The session was an opportunity to share MedUX’s experience in Côte d’Ivoire with ARTCI — Autorité de Régulation des Télécommunications/TIC de Côte d’Ivoire — through a real-world project for the independent measurement of mobile and fixed networks.
The objective was clear: to show how an approach based on objective data, benchmarking, and real user experience can help regulators better monitor the quality of telecommunications services.
From international dialogue to real regulatory impact
The ITU event in Zambia provided a strategic space to address some of the major challenges facing the telecom sector in Africa: improving service quality, preparing for future networks, advancing fixed-mobile-satellite convergence, leveraging AI and cloud technologies, and strengthening regulatory frameworks with independent data.

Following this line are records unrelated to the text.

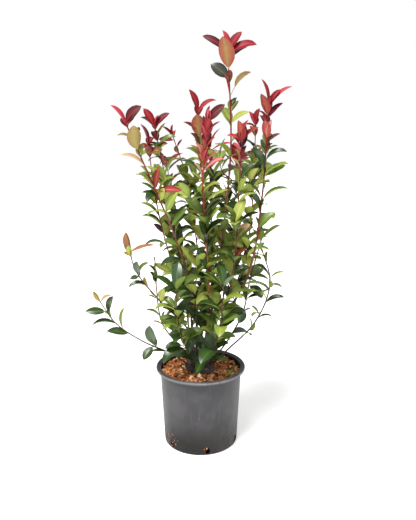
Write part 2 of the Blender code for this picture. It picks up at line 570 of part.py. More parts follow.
def named_object(name, mesh, material=None):
    """A scene object that holds the mesh, with one material."""
    obj = bpy.data.objects.new(name, mesh)
    bpy.context.scene.collection.objects.link(obj)
    if material:
        obj.data.materials.append(material)
    return obj


def mesh_of(name, points, faces):
    mesh = bpy.data.meshes.new(name)
    mesh.from_pydata([tuple(p) for p in points], [], faces)
    return mesh


def combine(body, others, operation):
    """Adds the other objects to the body, or cuts them from it, by one Boolean, and removes them."""
    group = bpy.data.collections.new("others")
    bpy.context.scene.collection.children.link(group)
    for other in others:
        bpy.context.scene.collection.objects.unlink(other)
        group.objects.link(other)
    boolean = body.modifiers.new(operation.lower(), "BOOLEAN")
    boolean.operation = operation
    boolean.operand_type = "COLLECTION"
    boolean.collection = group
    boolean.solver = "EXACT"
    graph = bpy.context.evaluated_depsgraph_get()
    made = bpy.data.meshes.new_from_object(body.evaluated_get(graph))
    body.modifiers.clear()
    body.data = made
    for other in others:
        bpy.data.objects.remove(other)
    bpy.data.collections.remove(group)
    keep_main_shell(body)


def keep_main_shell(body):
    """Keeps a body's largest shell: the others are loose scraps and the walls of sealed hollows."""
    bm = bmesh.new()
    bm.from_mesh(body.data)
    waiting, shells = set(bm.verts), []
    while waiting:
        shell, edge_of = set(), [waiting.pop()]
        while edge_of:
            vert = edge_of.pop()
            shell.add(vert)
            linked = {edge.other_vert(vert) for edge in vert.link_edges} & waiting
            waiting -= linked
            edge_of.extend(linked)
        shells.append(shell)
    shells.sort(key=len)
    for shell in shells[:-1]:
        bmesh.ops.delete(bm, geom=list(shell), context="VERTS")
    bm.to_mesh(body.data)
    bm.free()


def rows_of_faces(rows, around):
    """The faces of a closed body whose points lie in rows of `around`, with both end rows capped."""
    faces = []
    for row in range(rows - 1):
        for k in range(around):
            a = row * around + k
            b = row * around + (k + 1) % around
            faces.append((a, b, b + around, a + around))
    last = (rows - 1) * around
    faces.append(tuple(reversed(range(around))))
    faces.append(tuple(range(last, last + around)))
    return faces


def turned(name, profile, segments):
    """A closed turned shape: a profile of (radius, height) from axis to axis, spun about Z."""
    bm = bmesh.new()
    ring = [bm.verts.new((r, 0, z)) for r, z in profile]
    edges = [bm.edges.new(pair) for pair in zip(ring, ring[1:])]
    round_z = dict(cent=(0, 0, 0), axis=(0, 0, 1), angle=math.tau, steps=segments, use_merge=True)
    bmesh.ops.spin(bm, geom=ring + edges, **round_z)
    bmesh.ops.remove_doubles(bm, verts=bm.verts, dist=1e-6)
    bmesh.ops.recalc_face_normals(bm, faces=bm.faces)
    mesh = bpy.data.meshes.new(name)
    bm.to_mesh(mesh)
    bm.free()
    return mesh


# Pot and soil


def wall_radius(z):
    """The pot's outer radius below its rim, at height z."""
    return WALL_FOOT_RADIUS + (WALL_TOP_RADIUS - WALL_FOOT_RADIUS) * z / POT_HEIGHT


def foot_curve():
    """The rounded corner between the pot's underside and its wall, from the underside up."""
    centre = wall_radius(FOOT_ROUND) - FOOT_ROUND
    turns = [math.radians(a) for a in (-90, -60, -30, 0)]
    return [(centre + FOOT_ROUND * math.cos(a), FOOT_ROUND + FOOT_ROUND * math.sin(a)) for a in turns]


def drain_cutter(bearing):
    """An upright oval bar through the pot's wall at one drain hole, a little above the floor."""
    middle = DRAIN_SILL + DRAIN_HEIGHT / 2
    reach = wall_radius(middle) - WALL / 2
    outward = (math.cos(bearing), math.sin(bearing))
    points = []
    for out in (reach - DRAIN_BAR / 2, reach + DRAIN_BAR / 2):
        for k in range(DRAIN_SIDES):
            turn = math.tau * k / DRAIN_SIDES
            aside = DRAIN_WIDTH / 2 * math.cos(turn)
            x = out * outward[0] - aside * outward[1]
            y = out * outward[1] + aside * outward[0]
            points.append((x, y, middle + DRAIN_HEIGHT / 2 * math.sin(turn)))
    ring = range(DRAIN_SIDES)
    faces = [(k, (k + 1) % DRAIN_SIDES, (k + 1) % DRAIN_SIDES + DRAIN_SIDES, k + DRAIN_SIDES) for k in ring]
    faces.append(tuple(reversed(ring)))
    faces.append(tuple(k + DRAIN_SIDES for k in ring))
    return named_object("drain_cutter", mesh_of("drain_cutter", points, faces))


def make_pot(material):
    """A thin-walled pot: rounded foot, straight tapering wall and a rolled rim that stands out from it."""
    under_rim = POT_HEIGHT - RIM_DEPTH
    profile = [
        (0, 0),
        *foot_curve(),
        (wall_radius(under_rim / 2), under_rim / 2),
        (wall_radius(under_rim), under_rim),
        (RIM_RADIUS - RIM_EDGE, under_rim),
        (RIM_RADIUS, under_rim + RIM_EDGE),
        (RIM_RADIUS - RIM_EDGE / 3, POT_HEIGHT - 2 * RIM_EDGE),
        (RIM_RADIUS - 4 * RIM_EDGE / 3, POT_HEIGHT - RIM_EDGE / 2),
        (RIM_RADIUS - 5 * RIM_EDGE / 2, POT_HEIGHT),
        (WALL_TOP_RADIUS - WALL, POT_HEIGHT - RIM_EDGE),
        (wall_radius(FLOOR) - WALL, FLOOR),
        (0, FLOOR),
    ]
    pot = named_object("pot", turned("pot", profile, POT_SEGMENTS), material)
    bearings = [math.radians(DRAIN_BEARING + 360 / DRAIN_HOLES * k) for k in range(DRAIN_HOLES)]
    combine(pot, [drain_cutter(bearing) for bearing in bearings], "DIFFERENCE")
    pot.data.shade_smooth()
    pot.data.set_sharp_from_angle(angle=math.radians(35))
    return pot


def soil_height(radius, bearing):
    """The mulch's top: level under the crown, a low uneven swell round it, and down a little at the wall."""
    out = min(max((radius - SOIL_RINGS[-1]) / 0.03, 0), 1)
    swell = 0.6 + 0.25 * math.sin(3 * bearing + 0.7) + 0.15 * math.sin(7 * bearing + 2.1)
    fall = min(max((wall_radius(SOIL_TOP) - WALL - SOIL_GAP - radius) / 0.012, 0), 1)
    return SOIL_TOP + SOIL_MOUND * out * swell * fall


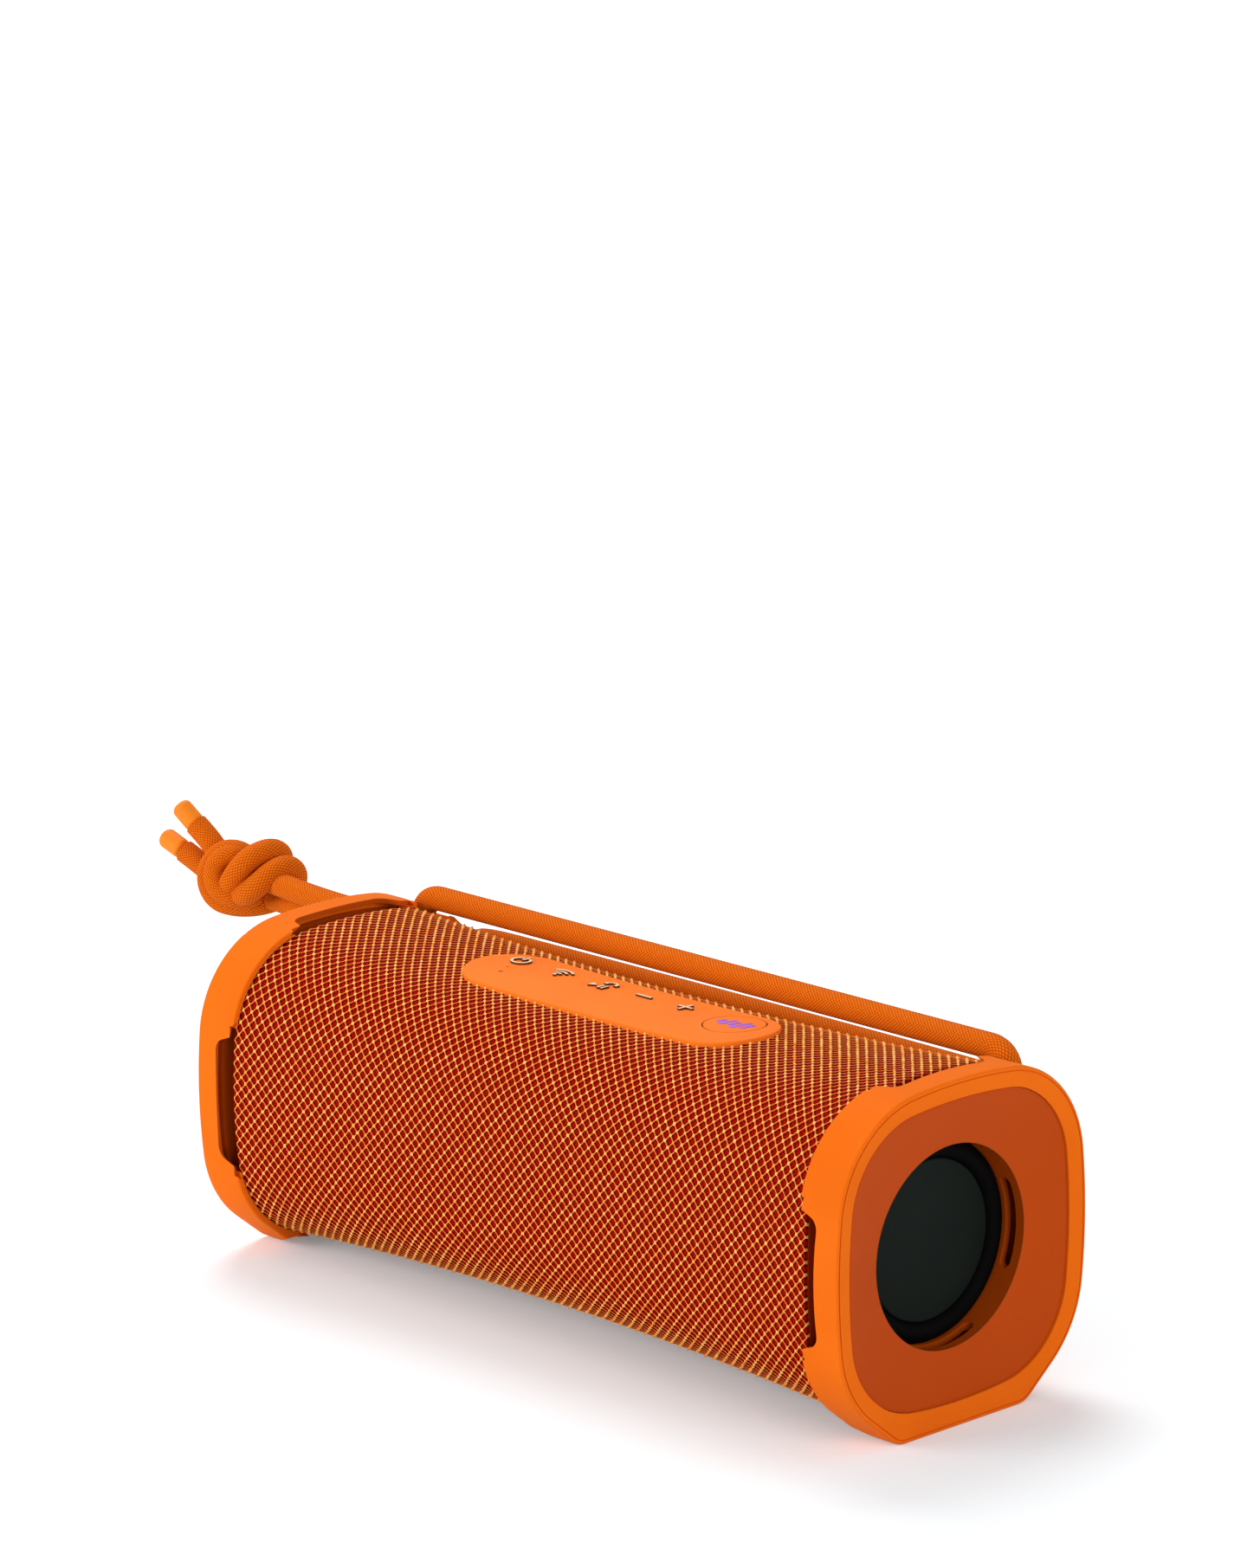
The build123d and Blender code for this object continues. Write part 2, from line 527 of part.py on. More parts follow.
with BuildPart() as woofer_grille:
    add(grille_layer)
    add(stadium_bar(WOOFER_X, CENTRE_Z, WOOFER_LENGTH + 2.0, WOOFER_HEIGHT + 2.0, -HALF_SIZE, 0),
        mode=Mode.INTERSECT)
    with BuildSketch(front(-HALF_SIZE)) as slots:
        with Locations((WOOFER_X, 0)):
            with GridLocations(SLOT_PITCH, WOOFER_HEIGHT / 2, SLOT_COUNT, 2):
                SlotOverall(WOOFER_HEIGHT / 2 - 3.5, SLOT_WIDTH, rotation=90)
    extrude(amount=-HALF_SIZE, mode=Mode.SUBTRACT)
write(woofer_grille, "woofer_grille")

with BuildPart() as tweeter_grille:
    add(grille_layer)
    with Locations(front(-HALF_SIZE)):
        with Locations((TWEETER_X, 0)):
            Cylinder(TWEETER_RADIUS + 1.0, HALF_SIZE, align=(Align.CENTER, Align.CENTER, Align.MAX),
                     mode=Mode.INTERSECT)
            with PolarLocations(7.4, 6):
                Cylinder(3.0, HALF_SIZE, align=(Align.CENTER, Align.CENTER, Align.MAX), mode=Mode.SUBTRACT)
            Cylinder(3.0, HALF_SIZE, align=(Align.CENTER, Align.CENTER, Align.MAX), mode=Mode.SUBTRACT)
write(tweeter_grille, "tweeter_grille")


# ---------------------------------------------------------------- woofer
FLANGE_Y = BAFFLE_Y - 0.05
with BuildPart() as woofer_basket:
    with BuildSketch(front(FLANGE_Y)) as rim:
        with Locations((WOOFER_X, 0)):
            SlotOverall(WOOFER_LENGTH, WOOFER_HEIGHT)
            SlotOverall(BASKET_LENGTH - 3.4, BASKET_HEIGHT - 3.4, mode=Mode.SUBTRACT)
            with GridLocations(WOOFER_SCREWS[0], WOOFER_SCREWS[1], 2, 2):
                Circle(SMALL_SCREW + 0.1, mode=Mode.SUBTRACT)
    extrude(amount=BASKET_FLANGE)
    with BuildSketch(front(FLANGE_Y)):
        with Locations((WOOFER_X, 0)):
            SlotOverall(BASKET_LENGTH, BASKET_HEIGHT)
    with BuildSketch(front(MAGNET_Y - 1.2)):
        with Locations((WOOFER_X, 0)):
            SlotOverall(2 * MAGNET_RADIUS + 3, 2 * MAGNET_RADIUS + 1)
    loft()
    with BuildSketch(front(FLANGE_Y)):
        with Locations((WOOFER_X, 0)):
            SlotOverall(BASKET_LENGTH - 3.4, BASKET_HEIGHT - 3.4)
    with BuildSketch(front(MAGNET_Y - 1.2)):
        with Locations((WOOFER_X, 0)):
            SlotOverall(2 * MAGNET_RADIUS, 2 * MAGNET_RADIUS - 2)
    loft(mode=Mode.SUBTRACT)
    with BuildSketch(front(MAGNET_Y - 1.2)):
        with Locations((WOOFER_X, 0)):
            SlotOverall(2 * MAGNET_RADIUS + 3, 2 * MAGNET_RADIUS + 1)
            Circle(GAP_RADIUS[1] + 0.4, mode=Mode.SUBTRACT)
    extrude(amount=-1.2)
    # windows behind the cone
    for window_x in (-24.0, 0.0, 24.0):
        with Locations((WOOFER_X + window_x, (FLANGE_Y + MAGNET_Y) / 2, CENTRE_Z)):
            Box(15.0, 6.4, 2 * WOOFER_HEIGHT, mode=Mode.SUBTRACT)
write(woofer_basket, "woofer_basket")

with BuildPart() as woofer_magnet:
    with Locations(front(MAGNET_Y)):
        with Locations((WOOFER_X, 0)):
            Cylinder(MAGNET_RADIUS, MAGNET_LENGTH, align=(Align.CENTER, Align.CENTER, Align.MAX))
    with BuildSketch(front(MAGNET_Y)):
        with Locations((WOOFER_X, 0)):
            Circle(GAP_RADIUS[1])
            Circle(GAP_RADIUS[0], mode=Mode.SUBTRACT)
    extrude(amount=-GAP_DEPTH, mode=Mode.SUBTRACT)
    chamfer(woofer_magnet.edges().group_by(Axis.Y)[-1], 1.0)
write(woofer_magnet, "woofer_magnet")

with BuildPart() as woofer_surround:
    roll_path = front(FLANGE_Y - BASKET_FLANGE)
    with BuildSketch(roll_path):
        with Locations((WOOFER_X, 0)):
            SlotOverall(SEAT_LENGTH + 0.8, SEAT_HEIGHT + 0.8)
            SlotOverall(CONE_LENGTH, CONE_HEIGHT, mode=Mode.SUBTRACT)
    extrude(amount=RUBBER)
    with BuildSketch(roll_path.offset(RUBBER)):
        with Locations((WOOFER_X, 0)):
            SlotOverall(SEAT_LENGTH - 1.0, SEAT_HEIGHT - 1.0)
            SlotOverall(CONE_LENGTH + 0.6, CONE_HEIGHT + 0.6, mode=Mode.SUBTRACT)
    extrude(amount=ROLL_HEIGHT, taper=24)
    with BuildSketch(roll_path):
        with Locations((WOOFER_X, 0)):
            SlotOverall(SEAT_LENGTH - 1.0 - 2 * RUBBER, SEAT_HEIGHT - 1.0 - 2 * RUBBER)
            SlotOverall(CONE_LENGTH + 0.6 + 2 * RUBBER, CONE_HEIGHT + 0.6 + 2 * RUBBER, mode=Mode.SUBTRACT)
    extrude(amount=ROLL_HEIGHT, taper=24, mode=Mode.SUBTRACT)
write(woofer_surround, "woofer_surround")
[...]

Within this context, the case presented by MedUX stood out for its practical nature. It was not a theoretical approach, but a real field project designed to objectively measure the quality of mobile and fixed networks in Côte d’Ivoire.
The collaboration with ARTCI reflects an increasingly relevant trend for regulators: moving from supervision based only on declared coverage, technical KPIs, or operator-reported information, towards a more complete model based on Quality of Service (QoS), Quality of Experience (QoE), and independent evidence.
Why QoS and QoE are essential for telecom regulation
Measuring connectivity can no longer be limited to knowing whether a network is available or whether it reaches a certain speed under isolated conditions.
For citizens, businesses, and public administrations, connectivity is ultimately measured by the ability to use digital services smoothly: browsing the web, watching videos, making calls, using social media, accessing cloud services, playing online games, or working with real-time applications.
That is why regulators need a view that combines two complementary dimensions.
Quality of Service (QoS) makes it possible to assess objective technical indicators such as coverage, signal level, throughput, latency, availability, and network performance.
Quality of Experience (QoE) helps translate those technical conditions into what users actually perceive when using specific digital services.
Combining both dimensions allows regulators to answer more meaningful questions:
Does available coverage translate into a satisfactory user experience?
Can users access digital services reliably?
Are there significant differences between areas, technologies, or operators?
Which services show the greatest quality gaps?
Where should investments, improvements, or supervisory actions be prioritized?
The ARTCI project: fixed and mobile measurement through a multi-platform approach
In Côte d’Ivoire, MedUX deployed a measurement ecosystem designed to support ARTCI’s regulatory objectives with independent, comparable, and actionable data.
The project combined mobile drive testing, continuous fixed broadband monitoring through MedUX HOME probes, centralized cloud processing, and results visualization through the MedUX Analytics Portal.

The solution enabled the measurement of mobile and fixed networks, different technologies, and multiple digital services from an end-to-end perspective. The architecture presented included data collection through active and passive methods, processing in the MedUX Cloud, and analytics visualization to support technical analysis and regulatory decision-making.
As part of this broader measurement ecosystem, the project also includes a standalone application for end users: CISpeed – Test de débit ARTCI. Available on Google Play, the app allows citizens to measure the real quality of their Internet connection through quick and advanced tests, including download and upload speed, latency, jitter, packet loss, web browsing performance, video streaming quality, and service-readiness indicators for everyday digital uses. This app-based layer strengthens the user-centric dimension of the project by enabling ARTCI to complement controlled field and fixed measurements with insights closer to the citizen experience, supporting transparency, public awareness, and a more complete understanding of connectivity quality across Côte d’Ivoire.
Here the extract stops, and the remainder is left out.